ブラジル連邦警察、石油汚職で元官房長官逮捕
【サンパウロ綾村悟】国営石油会社ペトロブラスをめぐる汚職事件を捜査しているブラジル連邦警察は3日、不正資金を受け取った容疑でジョゼ・ジルセウ元官房長官(69)を逮捕した。ジルセウ容疑者の実弟(コンサルティング会社を経営)も同日逮捕された。ジルセウ容疑者は、別の公的資金流用で既に懲役11年の実刑判決を受けており、刑期の一部を刑務所で過ごした後、恩赦を受けて自宅軟禁状態にあった。
前政権の重鎮、政権与党にも打撃か
一連の汚職事件では、ペトロブラス社の幹部が、下請け企業と優先的に受注契約を結ぶ代わりに受注額を水増しさせ、その差額をリベートとして受け取った後に不正政治資金として政界に流していたことが分かっている。
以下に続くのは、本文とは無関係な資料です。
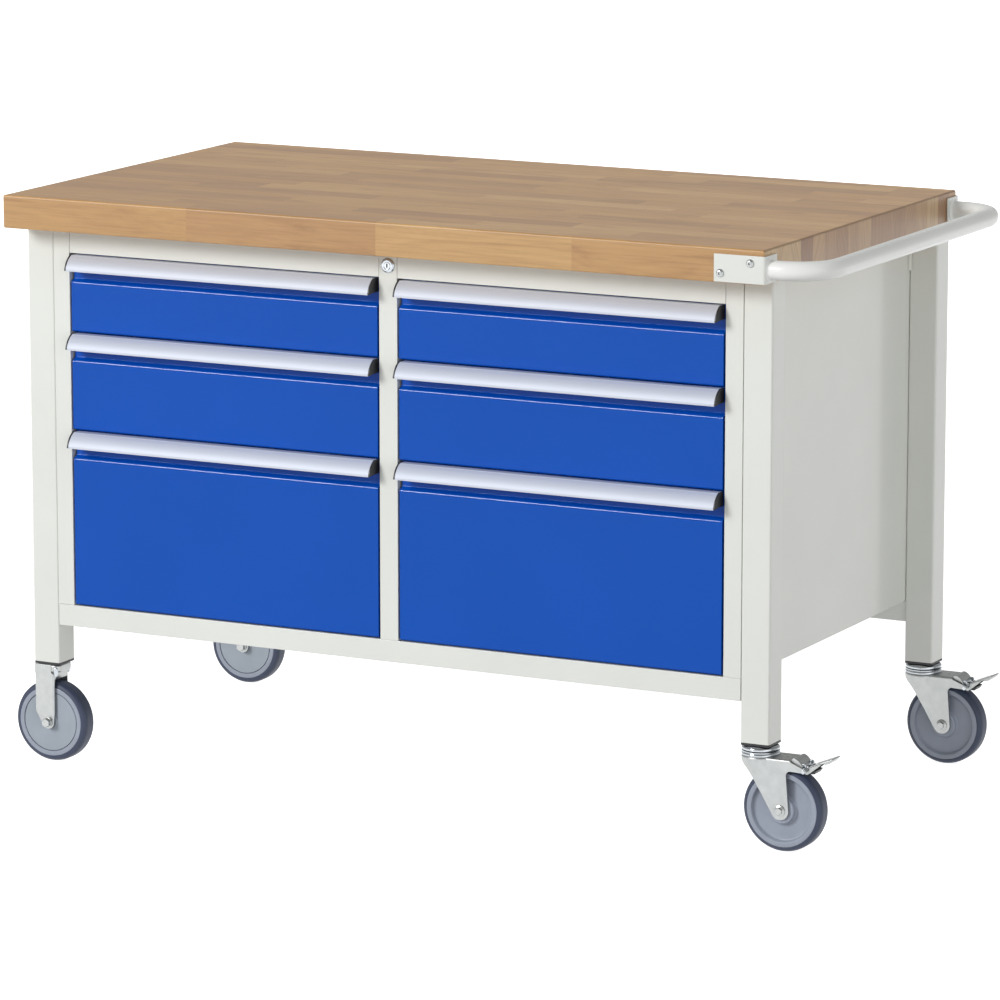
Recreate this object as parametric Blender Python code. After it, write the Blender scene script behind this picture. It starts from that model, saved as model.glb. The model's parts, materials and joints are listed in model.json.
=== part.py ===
"""Mobile workbench with two columns of three drawers, a push bar and four casters.

Bench coordinates, in metres: X runs from the worktop's left end to its right end, Y from its front edge
to its rear edge, Z up from the floor. The empty bench_frame shifts them all, so that the world origin is
the centre of the bounding box's underside.
"""

import math

import bmesh
import bpy

# Clearances
GAP = 0.0003
RUNNING = 0.00008

# Worktop
TOP_LENGTH = 1.250
TOP_DEPTH = 0.700
TOP_THICKNESS = 0.050
TOP_HEIGHT = 0.880
TOP_EDGE = 0.003
TOP_UNDERSIDE = TOP_HEIGHT - TOP_THICKNESS

# Legs: square tubes, set in from the worktop's ends and front edge
LEG = 0.045
LEG_WALL = 0.002
LEG_CORNER = 0.003
LEG_BOTTOM = 0.157
LEG_INSET = 0.010
CABINET_FRONT = 0.053
LEG_X = (LEG_INSET + LEG / 2, TOP_LENGTH - LEG_INSET - LEG / 2)
LEG_Y = (CABINET_FRONT + LEG / 2, TOP_DEPTH - LEG / 2)
LEG_INNER_X = (LEG_INSET + LEG, TOP_LENGTH - LEG_INSET - LEG)
PLUG_FLANGE = 0.0035
PLUG_INSERT = 0.015

# Cabinet: folded sheet steel between the legs
SHEET = 0.0015
PANEL_OUTER_X = LEG_INSET + LEG + GAP
PANEL_REAR = 0.692
STILE_EDGE_X = 0.083
STILE_RETURN = 0.015
POST_X = (0.610, 0.640)
RAIL_BOTTOM = 0.217
RAIL_TOP = 0.250
RAIL_DEPTH = 0.030
RAIL_WALL = 0.002
OPENING_TOP = 0.791
TOP_RAIL_FLANGE = 0.018
BACK_Y = 0.6930
BACK_RAIL_FRONT = 0.660
FLOOR_TOP = 0.2497
FLOOR_SHEET = 0.0012

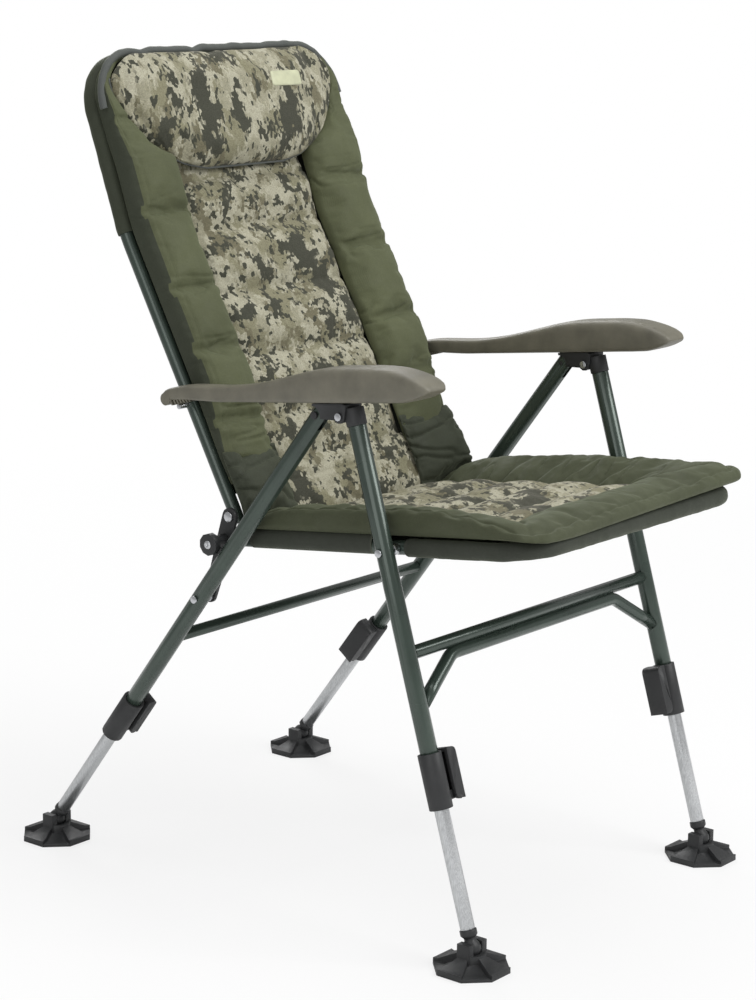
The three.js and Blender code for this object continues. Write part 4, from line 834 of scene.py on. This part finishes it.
centre_pad(
    "seat_centre_pad", "seat", "seat_pad", (60, 80), on_seat, (SEAT_PAD_FRONT, SEAT_PAD_REAR), SEAT_PAD_HALF,
    seat_taper, SEAT_PAD_HEIGHT, 0.0075, 8, (-0.62, -0.2, 0.22, 0.62), (0.055, 0.02, 0.009, 0.10),
    (0.05, 0.025, 0.05), 3)


# The olive surround of the seat is one cushion in a U. Its place t runs from -1.5 at the rear on
# the sitter's right, round both front corners at -0.5 and 0.5, to 1.5 at the rear on the left.

# Distance across, distance forward and corner radius of each edge
SURROUND_INNER = (0.169, 0.432, 0)
SURROUND_OUTER = (0.262, 0.546, 0.028)
SURROUND_REAR = 0.034
# Heights of the outer and the inner edge over the tubes' axes, by distance forward
OUTER_ALONG = (0.034, 0.100, 0.160, 0.270, 0.378, 0.442, 0.505, 0.546)
OUTER_UP_RIGHT = (0.030, 0.046, 0.050, 0.053, 0.056, 0.046, 0.030, 0.021)
OUTER_UP_LEFT = (0.028, 0.043, 0.045, 0.049, 0.048, 0.043, 0.039, 0.037)
INNER_ALONG = (0.034, 0.110, 0.200, 0.330, 0.432)
INNER_UP = (0.010, 0.020, 0.022, 0.020, 0.022)
TUCK_PLACES = (-1.32, -1.1, -0.87, -0.68, 0.66, 0.78, 0.93, 1.05, 1.2, 1.34)
TUCK_WIDTHS = np.array((0.03, 0.02, 0.028, 0.02, 0.022, 0.03, 0.02, 0.026, 0.02, 0.03))


def surround_edge(t, x_edge, front, radius):
    """A point (x, along) of the U's inner or outer edge."""
    x = np.clip(t / 0.5, -1, 1) * x_edge
    along = lerp(SURROUND_REAR, front, np.clip(1.5 - np.abs(t), 0, 1))
    corner = radius * (1 - smooth(np.abs(np.abs(t) - 0.5), 0, max(radius * 1.9, 1e-9)))
    return x - np.sign(x) * corner * 0.29, along - corner * 0.29


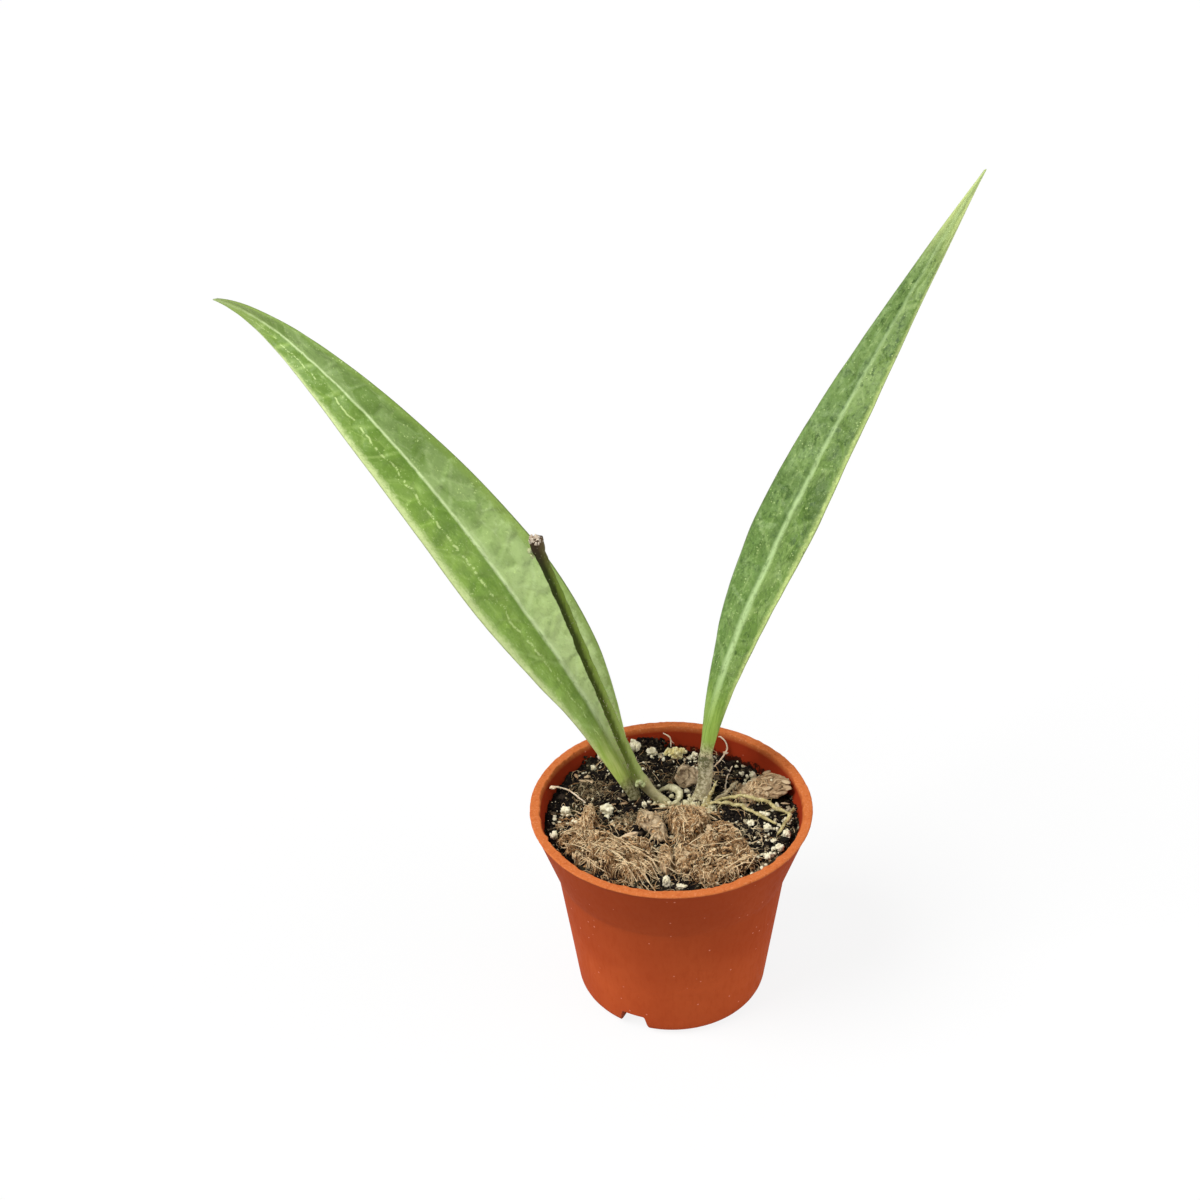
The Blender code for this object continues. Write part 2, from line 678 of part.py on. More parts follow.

ペトロブラス社をめぐる汚職は、20億㌦(約2500億円)もの損失が試算されるほどのブラジル史上最大の汚職事件に発展している。ブラジルの治安当局は、ペトロブラスをめぐる一連の収賄事件に対して「カー・ウオッシュ(洗車)」という作戦名を付けて特捜体制を継続、幾度もの集中捜査を通じてペトロブラスの幹部や下請け企業の関係者を逮捕、政権与党の政治家らも捜査対象としてきた。
今回逮捕されたジルセウ元官房長官は、与党労働党(PT)の創成期からの重鎮かつルラ前大統領(労働党)の側近として、党内外に多大な影響力を持っていた人物だ。同容疑者は、一連の汚職事件捜査で逮捕された中で、最も政府の中枢に近い人物でもある。
現地報道によると、捜査当局は、ジルセウ容疑者がペトロブラスに絡む不正資金と収賄の仕組みを作った中心人物の一人だとみており、官房長官として在任中(2003~05)から賄賂を受け取っていた疑いが強い。
また当局は、ジルセウ容疑者が官房長官を退任した後も、自身のコンサルティング事業を通じてペトロブラスの不正資金運用に関わっていたとみており、不正資金を、実弟と共同経営している会社に入れた後、労働党の政治資金や国会工作での買収資金などにしていたとされる。
ジルセウ氏は、ブラジルの軍政時代に、学生として共産党系の反軍政運動に身を投じたが(1960年代)、リーダー格として頭角を現した後に逮捕された。その後、反政府ゲリラによって誘拐された米大使との人質交換で釈放されると70年にはキューバに亡命、キューバでは秘密訓練を受けたとも言われる。その後、75年に顔を整形してブラジルに戻り、79年の恩赦で国籍剥奪の処分が解かれると80年には労働党の結党に参加している。
その後は、政治家としての道を歩み続けており、86年に国会議員に初当選すると92年には汚職疑惑が浮かんだ当時のフェルナンド・コロール大統領の弾劾裁判を主導し、汚職を追及した過去がある。
反軍政の闘士から身を立て政治家として、過去に政権与党の汚職を追及してきたジルセウ元官房長官が、今や汚職容疑で実刑判決を受け、さらなる汚職関与の追及を受けているわけだが、今や捜査当局の追及は、ジルセウ氏の先までも見据えている。
ブラジルの検察当局は先月、ルラ前大統領(69)が、ブラジルの建設大手が中米諸国での公共事業を受注できるように支援し、その見返りを受けた疑いがあるとして、捜査を開始したと発表している。
検察当局は、強いカリスマ性などからいまだ国民に人気が高く、次期大統領選挙での有力候補とまでされているルラ前大統領への捜査を「十分な証拠がある」と判断した上で決定している。それだけに、捜査の進展次第では、政権与党に大きなダメージを与える可能性は十分にある。
現在、ブラジルは深刻な経済危機の真っただ中であり、高い失業率とインフレは国民の生活を直撃している。その上に、ペトロブラスをめぐる巨大汚職事件が続いており、国民の政治不信は頂点に達している。
16日には、ブラジル全土でルセフ大統領の辞職や汚職追放を求める反政府デモが行われる予定となっており、ルセフ政権と与党を含む政治家は、国民の不信に答える必要に迫られようとしている。